[start DATASET EXCERPTS]
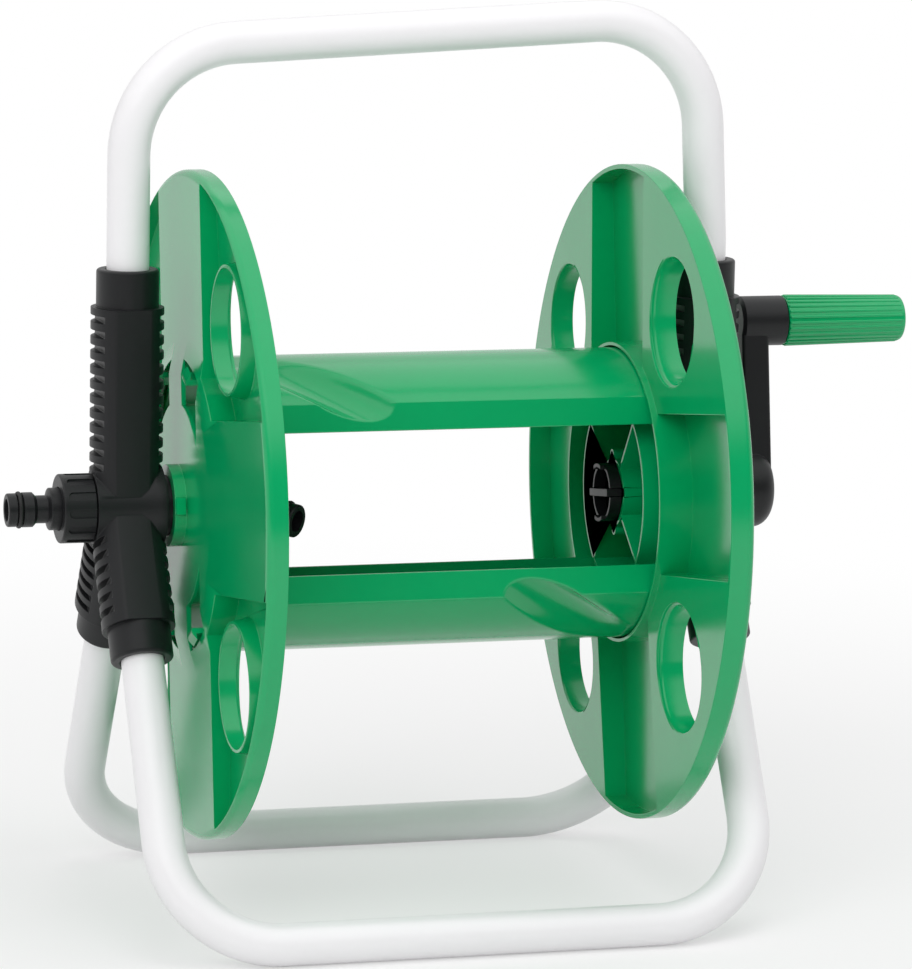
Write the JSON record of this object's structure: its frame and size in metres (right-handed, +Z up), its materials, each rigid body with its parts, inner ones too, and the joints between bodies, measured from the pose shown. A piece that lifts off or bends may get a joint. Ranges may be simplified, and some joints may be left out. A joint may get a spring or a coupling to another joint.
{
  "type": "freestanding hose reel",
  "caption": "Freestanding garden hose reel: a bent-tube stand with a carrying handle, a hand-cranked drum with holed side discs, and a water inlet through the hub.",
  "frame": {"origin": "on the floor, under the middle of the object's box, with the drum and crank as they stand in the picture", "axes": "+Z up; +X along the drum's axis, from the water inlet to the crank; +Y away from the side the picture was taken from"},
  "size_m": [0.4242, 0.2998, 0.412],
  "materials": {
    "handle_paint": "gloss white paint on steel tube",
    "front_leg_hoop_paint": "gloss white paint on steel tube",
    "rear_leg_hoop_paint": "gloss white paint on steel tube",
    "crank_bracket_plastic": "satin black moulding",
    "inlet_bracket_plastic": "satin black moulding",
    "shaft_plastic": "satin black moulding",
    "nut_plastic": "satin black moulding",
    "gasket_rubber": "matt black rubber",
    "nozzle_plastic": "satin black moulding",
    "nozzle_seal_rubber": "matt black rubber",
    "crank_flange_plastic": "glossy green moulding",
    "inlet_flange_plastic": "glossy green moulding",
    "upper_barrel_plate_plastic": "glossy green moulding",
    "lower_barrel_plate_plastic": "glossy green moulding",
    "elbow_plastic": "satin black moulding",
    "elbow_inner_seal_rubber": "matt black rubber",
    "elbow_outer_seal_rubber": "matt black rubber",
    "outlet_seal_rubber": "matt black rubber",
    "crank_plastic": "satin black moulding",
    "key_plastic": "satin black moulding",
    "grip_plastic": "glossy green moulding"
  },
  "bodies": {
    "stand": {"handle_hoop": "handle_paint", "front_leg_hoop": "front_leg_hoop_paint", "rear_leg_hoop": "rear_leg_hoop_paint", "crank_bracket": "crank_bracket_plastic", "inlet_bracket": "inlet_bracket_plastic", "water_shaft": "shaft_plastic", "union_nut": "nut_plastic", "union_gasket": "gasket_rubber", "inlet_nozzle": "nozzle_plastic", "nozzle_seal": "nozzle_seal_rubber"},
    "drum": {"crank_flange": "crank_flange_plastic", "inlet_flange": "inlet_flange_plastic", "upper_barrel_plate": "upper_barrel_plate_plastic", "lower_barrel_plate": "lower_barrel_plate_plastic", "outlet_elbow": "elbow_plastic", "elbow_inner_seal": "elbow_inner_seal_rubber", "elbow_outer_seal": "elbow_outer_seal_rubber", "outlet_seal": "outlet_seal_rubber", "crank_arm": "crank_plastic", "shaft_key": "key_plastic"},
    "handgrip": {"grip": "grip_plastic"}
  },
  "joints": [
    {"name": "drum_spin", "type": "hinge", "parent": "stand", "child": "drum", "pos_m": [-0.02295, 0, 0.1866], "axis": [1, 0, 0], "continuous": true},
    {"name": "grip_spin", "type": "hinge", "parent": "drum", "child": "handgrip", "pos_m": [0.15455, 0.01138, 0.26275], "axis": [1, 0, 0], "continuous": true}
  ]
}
[end DATASET EXCERPTS]
[start DATASET EXCERPTS]
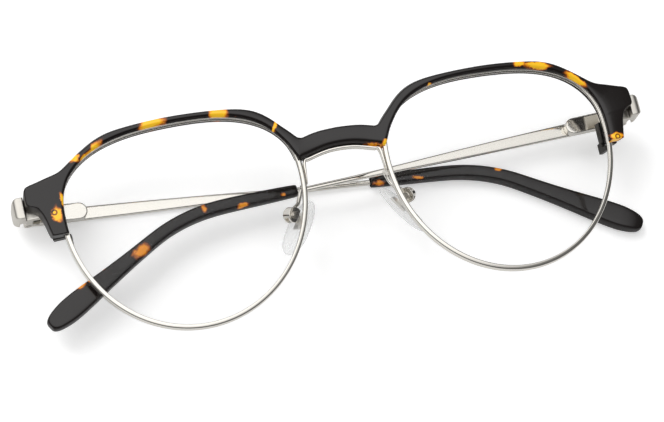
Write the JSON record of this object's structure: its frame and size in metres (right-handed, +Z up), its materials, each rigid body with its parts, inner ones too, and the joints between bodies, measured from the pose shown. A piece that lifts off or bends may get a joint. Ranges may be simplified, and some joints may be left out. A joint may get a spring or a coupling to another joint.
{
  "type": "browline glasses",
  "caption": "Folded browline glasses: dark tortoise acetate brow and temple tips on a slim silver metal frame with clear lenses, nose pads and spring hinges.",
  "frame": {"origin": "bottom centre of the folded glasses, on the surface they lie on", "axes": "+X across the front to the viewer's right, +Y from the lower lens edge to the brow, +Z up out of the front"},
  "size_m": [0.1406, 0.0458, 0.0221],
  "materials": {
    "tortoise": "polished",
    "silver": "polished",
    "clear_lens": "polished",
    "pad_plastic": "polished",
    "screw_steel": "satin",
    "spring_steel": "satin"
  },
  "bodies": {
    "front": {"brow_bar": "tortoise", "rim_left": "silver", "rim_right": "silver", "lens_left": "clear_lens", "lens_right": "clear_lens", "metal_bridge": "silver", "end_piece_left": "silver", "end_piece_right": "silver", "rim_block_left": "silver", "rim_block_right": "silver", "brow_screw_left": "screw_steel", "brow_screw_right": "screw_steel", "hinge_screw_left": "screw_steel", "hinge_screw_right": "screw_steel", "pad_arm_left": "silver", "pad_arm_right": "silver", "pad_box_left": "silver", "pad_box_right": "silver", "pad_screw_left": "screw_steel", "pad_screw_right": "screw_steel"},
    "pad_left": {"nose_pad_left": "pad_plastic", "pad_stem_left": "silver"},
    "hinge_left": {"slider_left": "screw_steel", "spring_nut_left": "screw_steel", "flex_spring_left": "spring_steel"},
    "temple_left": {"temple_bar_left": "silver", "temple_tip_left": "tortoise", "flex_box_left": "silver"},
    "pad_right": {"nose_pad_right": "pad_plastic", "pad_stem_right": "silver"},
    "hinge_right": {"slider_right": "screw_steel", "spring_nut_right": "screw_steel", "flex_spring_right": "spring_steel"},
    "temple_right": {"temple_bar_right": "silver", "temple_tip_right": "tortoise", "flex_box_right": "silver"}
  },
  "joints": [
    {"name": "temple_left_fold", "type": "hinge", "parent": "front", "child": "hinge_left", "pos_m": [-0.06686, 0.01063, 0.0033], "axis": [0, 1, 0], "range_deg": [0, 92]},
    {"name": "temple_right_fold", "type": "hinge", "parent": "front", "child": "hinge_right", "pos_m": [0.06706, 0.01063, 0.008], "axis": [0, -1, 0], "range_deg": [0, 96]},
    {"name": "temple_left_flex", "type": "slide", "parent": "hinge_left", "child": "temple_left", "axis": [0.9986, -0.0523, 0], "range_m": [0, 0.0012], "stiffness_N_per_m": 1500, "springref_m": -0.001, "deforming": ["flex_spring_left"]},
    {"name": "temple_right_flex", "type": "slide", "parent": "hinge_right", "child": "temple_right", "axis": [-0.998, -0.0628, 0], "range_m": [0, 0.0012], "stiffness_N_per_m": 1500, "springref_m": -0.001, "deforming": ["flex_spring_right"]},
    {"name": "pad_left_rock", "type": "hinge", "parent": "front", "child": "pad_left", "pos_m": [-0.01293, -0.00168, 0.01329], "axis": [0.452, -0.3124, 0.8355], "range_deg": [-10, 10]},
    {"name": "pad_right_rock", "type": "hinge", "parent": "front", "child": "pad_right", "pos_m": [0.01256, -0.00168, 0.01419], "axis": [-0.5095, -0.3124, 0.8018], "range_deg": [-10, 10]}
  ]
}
[end DATASET EXCERPTS]
Return each line that includes "from".

Write the JSON record of this object's structure: its frame and size in metres (right-handed, +Z up), its materials, each rigid body with its parts, inner ones too, and the joints between bodies, measured from the pose shown. A piece that lifts off or bends may get a joint. Ranges may be simplified, and some joints may be left out. A joint may get a spring or a coupling to another joint.
  "frame": {"origin": "on the floor, under the middle of the object's box, with the drum and crank as they stand in the picture", "axes": "+Z up; +X along the drum's axis, from the water inlet to the crank; +Y away from the side the picture was taken from"},
Write the JSON record of this object's structure: its frame and size in metres (right-handed, +Z up), its materials, each rigid body with its parts, inner ones too, and the joints between bodies, measured from the pose shown. A piece that lifts off or bends may get a joint. Ranges may be simplified, and some joints may be left out. A joint may get a spring or a coupling to another joint.
  "frame": {"origin": "bottom centre of the folded glasses, on the surface they lie on", "axes": "+X across the front to the viewer's right, +Y from the lower lens edge to the brow, +Z up out of the front"},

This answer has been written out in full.